One of our privileged allocation holders has requested us to introduce certain features of our oil transactions and delivery processes with you in order for you to make good business decisions before getting engaged in a long term contract.
Please note that the supply and demand trends in the petrochemical industry and high quality of our Bonny Light Crude Oil (BLCO), allow us to sell it at a premium price.

You can see that this letter is written to you, the buyer, on behalf of the approved allocation holder. BLCO or NLCO is the most expensive oil next to Brent because of its low sulfur content (which means it is less corrosive). It is also a light oil. The combination of these two features makes Bonny light the least expensive oil to refine. Therefor its value is high compared to other crude oils available elsewhere. Product Specs. are provided in the contract.

Normally all NNPC sales are executed on CIF basis and every cargo has a payment guarantee (with blocked funds), associated with it before it gets loaded at the Bonny Terminal.

CIF is a shipping term which means that the seller is delivering the oil to your port. Therefor the seller has to charter a vessel and cover insurance to safely deliver the cargo.
This is an expense usually covered by the Allottee’s Financier. Contracts always require blocked funds and are advised by a top 25 bank before the vessel is even loaded.

However, NNPC has privileged allocations’ program, which allows certain key individual allocation holders receive the BLCO at a special discounted price. The benefits of such discounts are normally shared with certain buyers who qualify for such special deals by our allocation holders.

The allocation holder always has the last say at what price (discount) he is willing to sell at. A typical discount might look like this:
Gross $7 per barrel below Brent, $4 net to the Buyer. On a 7/4 deal $3 will be distributed to the Seller’s and Buyer’s sides usually equally for commissions to the agencies involved in putting the buyer and seller together and assisting in negotiating the deal.

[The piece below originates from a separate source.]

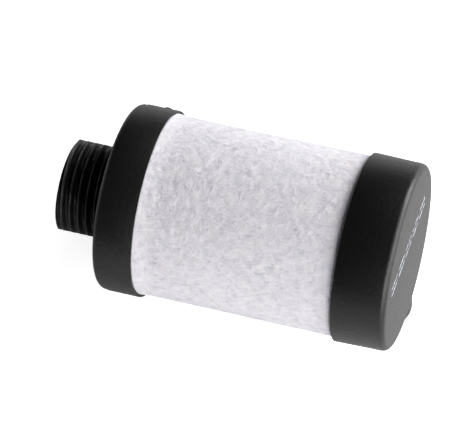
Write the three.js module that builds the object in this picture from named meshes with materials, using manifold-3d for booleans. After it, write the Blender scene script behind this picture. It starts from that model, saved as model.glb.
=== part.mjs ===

Due to the large magnitude of the cash flow involved with aforementioned allocations, such transactions are usually undertaken by the allocation holders via their financing arm who are pre-approved by NNPC. Each allocation holder has its own financing arrangements.

The money is paid to the financier who then pays the NNPC for the oil. It may cost several million dollars to finance a shipment so the financier always receives a ROI for a transaction which is worked out in advance between the financier and the Allotment holder.

Once a contract is in execution and we have received the payment instrument for a given cargo against an allocation, we will deploy our ships to transport the subject crude directly to the destination of choice of the allocation holder.

There may be different discounts depending on where the shipment is going. This is to compensate the seller for the greater risk involved in long treks. CIF ASWP (any safe world port) will carry the lowest discount. Allocations are most often issued quarterly. So “against an allocation” means that an allottee might be issued for 25 million barrels quarterly and out of that allocation will be drawn 1 or two million barrels for a transaction.

All our such allocations are automatically renewed and rolled over if any of our allocation holders have signed a long term contract with a pre-qualified buyer, for the entire duration of the contract.

Refineries require a continuous supply of Crude Oil to work efficiently and therefor want long term contracts. The NNPC accommodates the contractual obligations of the principals. If an allotment holder can not sell the oil for the duration of his allotment it is likely that the allocation may be issued to another seller for the NNPC.

I understand your esteemed organization is in the process of contracting with one of our such privileged allocation holders listed below. We are happy to confirm that the following company and its associated financing arm, also listed below, have been approved by us, NNPC and Federal Ministry of Petroleum and Gas of Nigeria.

This is the reason that Buyers often require the actual allotment letters, ATS (Authority to Sell) because a partial POP on the contract can not be verified. We have seen contracts come across our desk that have false information in the partial POP. So the actual letter makes it worth the effort to take the time to work out an agreement, because at least the buyer knows that there is really a product involved in the transaction. If you are a buyer and can not get an ATS or a POP letter on the NNPC letterhead then it is because of one or two reasons. One, the deal is fake. Two, the agencies involved don’t have the trust from the allottee in order to acquire the letter. Long chains of agents are a particular problem because somewhere along the way there can be somebody that will not extend trust to get the deal closed and will not provide the proper documentation. We do not work with unsubstantiated sellers and will not provide empty SPAs with no POP documents.

It is also hereby confirmed that we, NNPC, have duly approved his allocations for up to 10 million barrels of BLCO per month for the current quarter which are subject to extensions and roll over’s as described above:

Notice when I said above that an allocation may be issued for 25 million barrels per quarter. That is about 6 million barrels per month. So it is evident that an allotment holder, if successful selling his entire allotment, will be given an expanded allotment up to 10M bbls to allow his continued success.

We will advice all clients to follow the procedure of our allocation holder. NNPC never bend the rule of the lifting guild line. All refinery / crude oil trader have to abide to the rules and regulation.

The biggest rule is that when Buyer says he is RWA (ready willing and able) to purchase, he is saying that he is financially able to place the banking instruments and block the millions of dollars in funds to prove that the money is there and able to be drawn down “At Sight” upon the presentation of the delivery documents.

This describes the NNPC off-OPEC process of buying Nigerian Oil through an allotment holder and a Financier.